Famous People Who Suffered during Historic Disease Outbreaks

Famous People Who Suffered during Historic Disease Outbreaks

Larry Holzwarth - April 22, 2020

Famous People Who Suffered during Historic Disease Outbreaks
Edward Jenner inoculated against smallpox using cowpox. Wikimedia

21. Edward Jenner and smallpox

Edward Jenner gave the world the words vaccine and vaccination, developed from the term he created for smallpox of the cow, Variolae vaccinae to describe cowpox. In 1798, Jenner produced a work he titled Inquiry into the Variolae vaccinae known as the Cow Pox, in which he described his finding that cowpox protected against the more lethal smallpox. Smallpox was lethal indeed in Jenner’s day, killing up to 10% of the British population annually, with localized outbreaks often reaching death rates as high as 20%. Other British physicians observed that cowpox appeared to protect against smallpox before Jenner, and inoculation was practiced by some before he did (using weakened smallpox), but Jenner made the procedure widespread. He noted the commonly accepted phenomenon that milkmaids often did not develop smallpox during outbreaks.

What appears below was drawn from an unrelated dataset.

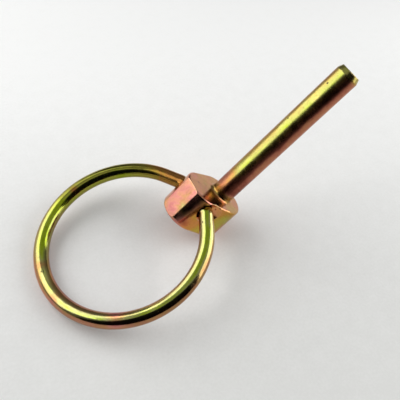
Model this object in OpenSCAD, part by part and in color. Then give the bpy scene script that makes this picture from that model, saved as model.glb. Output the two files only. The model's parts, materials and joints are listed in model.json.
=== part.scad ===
// Lynch pin: a round shank with a forged head, and a spring wire ring that swings in the head.
// The pin is drawn lying along +X with its flat side up, and is then tipped into its resting pose.

/* [Shank] */
// Diameter of the round shank
shank_diameter = 6; // [4.8:0.1:7.2]
// Length of the shank from the head's face to the tip
shank_length = 43; // [35:0.5:52]
// How much the lead-in takes off the tip's radius
lead_in_depth = 0.5; // [0.2:0.1:1]
// Length of the lead-in at the tip
lead_in_length = 1.2; // [0.4:0.1:2.5]
// Radius of the fillet between the shank and the head's face
root_fillet = 0.8; // [0.3:0.1:1.2]

/* [Head] */
// Length of the head along the shank
head_length = 10.4; // [8.6:0.1:13]
// Radius of the head's large round, which is centred on the shank
large_radius = 6.6; // [5.4:0.1:8]
// Radius of the head's small round, above the shank
small_radius = 5.8; // [4.8:0.1:7]
// Height of the small round's centre above the shank's axis
small_rise = 6.2; // [5:0.1:7.6]
// How much the flat takes off the top of the small round
flat_depth = 0.6; // [0.3:0.1:0.9]
// Rounding of the head's edge on the shank side
front_rounding = 0.5; // [0.2:0.1:1]
// Rounding of the head's edge at the back
back_rounding = 1.2; // [0.6:0.1:2]
// Depth of the worn flat on the head's back edge, on which the pin rests
heel_flat = 0.2; // [0.1:0.05:0.4]

/* [Cross bore] */
// Distance of the bore behind the head's face
bore_setback = 3.7; // [3.1:0.1:5]
// Height of the bore above the small round's centre
bore_lift = 1.1; // [0:0.1:1.6]
// Play between the wire and the bore, all round
bore_clearance = 0.35; // [0.25:0.05:0.45]
// Depth of the chamfer at each mouth of the bore
mouth_depth = 0.8; // [0.4:0.1:1]
// Angle by which the bore is out of square with the head
bore_skew = 7.5; // [0:0.5:10]
// Angle from the shank round to the plane of the skew, where the ring comes to rest
rest_swing = 143.5; // [130:0.5:160]

/* [Snap ring] */
// Diameter of the spring wire
wire_diameter = 3.7; // [3:0.1:4.4]
// Radius of the ring, measured to the middle of the wire
ring_radius = 20.4; // [17:0.1:25]
// Angle between each straight end and the bore
end_angle = 29.5; // [27:0.5:32]
// Inside radius of the bend where each end turns into the bore
bend_inner_radius = 1; // [0.5:0.1:1.5]
// How far inside the bore's mouth each bend starts
bend_depth = 0.8; // [0.5:0.1:0.8]
// Gap between the two wire ends inside the bore
end_gap = 2; // [1:0.1:4]

/* [Hidden] */
$fn = 96;
overlap = 0.01;
surplus_angle = 2;

// Radii and half sizes
shank_radius = shank_diameter / 2;
wire_radius = wire_diameter / 2;
bore_radius = wire_radius + bore_clearance;
bore_height = small_rise + bore_lift;
flat_height = small_rise + small_radius - flat_depth;
head_half_width = sqrt(pow(small_radius, 2) - pow(bore_lift, 2));

// The head's two rounds are joined by strips along their common tangents
side_taper = asin((large_radius - small_radius) / small_rise);
side_length = small_rise * cos(side_taper);

// The wire runs out of the bore, round a bend, along a straight end and into the ring
bend_radius = bend_inner_radius + wire_radius;
bend_start = head_half_width - bend_depth;
straight_length = ((ring_radius - bend_radius) * sin(end_angle) - bend_start) / cos(end_angle);
ring_reach = bend_radius * (1 - cos(end_angle)) + straight_length * sin(end_angle)
    + ring_radius * cos(end_angle);

// At rest the back edge of the head and the far side of the ring touch the floor together
heel_back = head_length - back_rounding - bore_setback;
heel_drop = large_radius - back_rounding + bore_height;
ring_span = ring_reach * cos(bore_skew) + ring_radius;
tip_run = -heel_back - ring_span * cos(rest_swing);
tip_drop = heel_drop + ring_span * sin(rest_swing);
shank_rise = atan2(tip_drop, tip_run)
    + asin((back_rounding - heel_flat - wire_radius) / norm([tip_drop, tip_run]));
ring_turn = rest_swing + shank_rise;
bore_floor_height = wire_radius - ring_span * sin(ring_turn);

// The origin is on the floor under the middle of everything
tip_radius = shank_radius - lead_in_depth;
ring_end = ring_span * cos(ring_turn) - wire_radius;
shank_end = (bore_setback + shank_length) * cos(shank_rise) + (bore_height + tip_radius) * sin(shank_rise);
middle_x = (ring_end + shank_end) / 2;
middle_y = -ring_reach * sin(bore_skew);

// Section of the head from its middle out to one edge: across the head, then along the shank
module edge_section(reach) {
    translate([0, -head_length + back_rounding])
        square([reach, head_length - back_rounding - front_rounding]);
    translate([0, -front_rounding - overlap])
        square([reach - front_rounding, front_rounding + overlap]);
    translate([0, -head_length])
        square([reach - back_rounding, back_rounding + overlap]);
    translate([reach - front_rounding, -front_rounding])
        circle(front_rounding);
    translate([reach - back_rounding, -head_length + back_rounding])
        circle(back_rounding);
}

// A round of the head, with both its edges rounded
module head_round(radius) {
    rotate([0, 90, 0])
        rotate_extrude()
            intersection() {
                edge_section(radius);
                translate([0, -head_length])
                    square([radius, head_length]);
            }
}

// One tapered side of the head, between the tangent points of its two rounds
module head_side() {
    rotate([side_taper, 0, 0])
        rotate([0, 0, -90])
            mirror([1, 0, 0])
                linear_extrude(side_length)
                    edge_section(large_radius);
}

// Head of the pin without its bore
module head() {
    difference() {
        union() {
            head_round(large_radius);
            translate([0, 0, small_rise])
                head_round(small_radius);
            head_side();
            mirror([0, 1, 0])
                head_side();
        }
        translate([-1.5 * head_length, -2 * large_radius, flat_height])
            cube([2 * head_length, 4 * large_radius, 2 * large_radius]);
    }
}

// Shank with its lead-in at the tip and its fillet at the head
module shank() {
    straight = shank_length - lead_in_length;
    rotate([0, 90, 0]) {
        translate([0, 0, -head_length / 2])
            cylinder(r = shank_radius, h = straight + head_length / 2);
        translate([0, 0, straight])
            cylinder(r1 = shank_radius, r2 = shank_radius - lead_in_depth, h = lead_in_length);
        rotate_extrude()
            difference() {
                translate([shank_radius - overlap, -overlap])
                    square([root_fillet + overlap, root_fillet + overlap]);
                translate([shank_radius + root_fillet, root_fillet])
                    circle(root_fillet);
            }
    }
}

// Chamfer at the bore's mouth on the +Y side, which gives the bent wire room
module mouth() {
    reach = mouth_depth + wire_radius;
    translate([0, head_half_width - mouth_depth, 0])
        rotate([-90, 0, 0])
            cylinder(r1 = bore_radius, r2 = bore_radius + reach, h = reach);
}

// Bore with its two chamfered mouths, along Y
module bore() {
    rotate([90, 0, 0])
        cylinder(r = bore_radius, h = 4 * large_radius, center = true);
    mouth();
    mirror([0, 1, 0])
        mouth();
}

// Puts what is drawn round the bore, with the bore along Y, in its place in the head
module at_bore() {
    translate([-bore_setback, 0, bore_height])
        rotate([0, -rest_swing, 0])
            rotate([0, 0, -bore_skew])
                children();
}

// Tips the whole pin into its resting pose
module at_rest() {
    translate([-middle_x, -middle_y, bore_floor_height])
        rotate([0, -shank_rise, 0])
            translate([bore_setback, 0, -bore_height])
                children();
}

// Wire that arrives along -Y and turns round a centre on the +X side, starting at the origin
module turn(radius, angle) {
    translate([radius, 0, 0])
        rotate([0, 0, 180])
            rotate_extrude(angle = angle)
                translate([radius, 0])
                    circle(wire_radius);
}

// Straight wire from the origin along -Y
module straight(length) {
    rotate([90, 0, 0])
        cylinder(r = wire_radius, h = length);
}

// Half of a bend, up to its middle plane at Y = 0, and what follows it along the wire
module half_bend() {
    half_angle = end_angle / 2;
    intersection() {
        rotate([0, 0, half_angle])
            translate([-bend_radius, 0, 0])
                mirror([0, 1, 0])
                    turn(bend_radius, half_angle + surplus_angle);
        translate([-4 * bend_radius, -4 * bend_radius, -2 * wire_radius])
            cube([8 * bend_radius, 4 * bend_radius, 4 * wire_radius]);
    }
    rotate([0, 0, half_angle])
        translate([-bend_radius, 0, 0])
            children();
}

// Half of the wire, from its end inside the bore round to the middle of the ring's far side
module wire_half() {
    intersection() {
        translate([bend_radius, bend_start, 0])
            rotate([0, 0, -end_angle / 2]) {
                half_bend()
                    straight(bend_start - end_gap / 2);
                mirror([0, 1, 0])
                    half_bend() {
                        straight(straight_length);
                        translate([0, -straight_length, 0])
                            turn(ring_radius, 180 - end_angle + surplus_angle);
                    }
            }
        translate([-ring_radius, 0, -2 * wire_radius])
            cube([4 * ring_radius, 2 * ring_radius, 4 * wire_radius]);
    }
}

module pin() {
    color("goldenrod")
        difference() {
            at_rest()
                difference() {
                    union() {
                        head();
                        shank();
                    }
                    at_bore()
                        bore();
                }
            translate([-3 * head_length, -2 * large_radius, -head_length])
                cube([6 * head_length, 4 * large_radius, head_length]);
        }
}

module snap_ring() {
    color("darkkhaki")
        at_rest()
            at_bore() {
                wire_half();
                mirror([0, 1, 0])
                    wire_half();
            }
}

pin();
snap_ring();
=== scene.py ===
"""Looks of the lynch pin: yellow zinc plated steel, on a pale sheet under two soft lamps."""

import json
import math
from collections import namedtuple

import bpy
from mathutils import Matrix, Vector

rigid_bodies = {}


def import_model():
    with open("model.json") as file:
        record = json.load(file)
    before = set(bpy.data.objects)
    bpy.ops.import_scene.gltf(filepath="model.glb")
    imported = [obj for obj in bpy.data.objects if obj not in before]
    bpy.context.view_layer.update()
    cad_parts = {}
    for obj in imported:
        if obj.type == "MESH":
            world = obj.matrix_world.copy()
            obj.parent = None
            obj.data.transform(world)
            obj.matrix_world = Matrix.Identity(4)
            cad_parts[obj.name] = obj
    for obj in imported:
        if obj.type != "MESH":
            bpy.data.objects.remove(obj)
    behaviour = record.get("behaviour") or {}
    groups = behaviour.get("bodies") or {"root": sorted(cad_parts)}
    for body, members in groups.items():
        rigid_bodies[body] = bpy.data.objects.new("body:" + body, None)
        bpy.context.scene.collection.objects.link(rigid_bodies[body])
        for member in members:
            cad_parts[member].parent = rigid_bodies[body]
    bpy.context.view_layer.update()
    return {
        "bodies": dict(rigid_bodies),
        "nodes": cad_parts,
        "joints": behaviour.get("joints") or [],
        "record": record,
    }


MM = 0.001

# Camera, in the frame of the part: place, turns in degrees, lens and the nearest distance it sees
CAMERA_PLACE = Vector((-41.477, -61.299, 106.837)) * MM
CAMERA_HEADING = -35.596
CAMERA_TILT = 39.468
CAMERA_ROLL = 14.035
CAMERA_LENS = 43.445
SENSOR_WIDTH = 36
CAMERA_NEAREST = 5 * MM

# Lamps are upright panels: azimuth and distance of the middle, half width in azimuth,
# lowest and highest elevation as the pin sees them, and brightness
LAMP_TARGET = Vector((-5, 0, 8)) * MM
LEFT_LAMP = dict(azimuth=142, distance=0.30, half_angle=36, low=14, high=56, radiance=3.1)
RIGHT_LAMP = dict(azimuth=343, distance=0.32, half_angle=27, low=3, high=50, radiance=2.9)

# How bright the room is by direction. A fade has two ends: sines of the elevation for the ceiling
# and the sill's top, and cosines of the angle from the sill's middle for its sides
WALL_LIGHT = 0.3
CEILING_LIGHT = 0.72
CEILING_FADE = (0.5, 0.9)
SILL_LIGHT = 1.7
SILL_AZIMUTH = 125
SILL_SIDE_FADE = (0.78, 0.92)
SILL_TOP_FADE = (0.30, 0.22)
# The dark part of the room is a round patch with a soft edge
DARK_LIGHT = 0.02
DARK_AZIMUTH = 255
DARK_ELEVATION = 15
DARK_HALF_ANGLE = 61
DARK_SOFTNESS = 0.04

# Background that the camera alone sees beyond the lit part of the sheet. Reflections keep the room,
# whose dark part gives the metal its dark bands
BACKGROUND_COLOUR = (0.80, 0.80, 0.795)
BACKGROUND_START = 150 * MM
BACKGROUND_FULL = 300 * MM

FLOOR_SIZE = 4.0
FLOOR_DROP = 0.02 * MM
FLOOR_ROUGHNESS = 0.9
# Painted light: the sheet's colour is paler on its far side and darker on its near side, standing in for
# the lamps' light falling off
FLOOR_PAINTED_LIGHT_TOWARDS = 88
FLOOR_PAINTED_DIM_AT = -70 * MM
FLOOR_PAINTED_LIT_AT = 90 * MM
FLOOR_PAINTED_DIM_COLOUR = (0.765, 0.770, 0.750)
FLOOR_PAINTED_LIT_COLOUR = (0.965, 0.970, 0.960)
# Its grain: noise, and how far each moves the tone between the painted dim and lit colours
CLOUDS = dict(size=4 * MM, detail=4)
CLOUDS_SPREAD = 0.3
FIBRES = dict(size=0.7 * MM, detail=2)
FIBRES_SPREAD = 0.4

# Colour of the chromate film as it grows thicker, and the tint that makes it yellower
FILM = [
    (0.00, (0.210, 0.285, 0.005)),
    (0.12, (0.275, 0.345, 0.028)),
    (0.24, (0.305, 0.325, 0.105)),
    (0.36, (0.310, 0.280, 0.120)),
    (0.48, (0.320, 0.225, 0.085)),
    (0.60, (0.355, 0.175, 0.085)),
    (0.74, (0.380, 0.158, 0.122)),
    (0.87, (0.330, 0.106, 0.104)),
    (1.00, (0.190, 0.052, 0.048)),
]
YELLOW_TINT = (1.0, 0.97, 0.30)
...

Jenner postulated the milkmaids were exposed to pus from the blisters caused by cowpox on the cows they milked, and were thus immunized from smallpox. Jenner scraped pus from the hands of a milkmaid with cowpox and inoculated the eight-year-old son of his gardener. He later injected the boy with weakened smallpox virus, the standard method of immunization at the time. The boy should have reacted with a weak case of smallpox, but no smallpox presented at all. Despite initial resistance from the medical community, eventually, inoculation using smallpox was banned and in 1840 the British government authorized the free distribution of inoculation using cowpox. In 1979 the World Health Organization listed smallpox as an eradicated disease. The world no longer needs to fear smallpox outbreaks.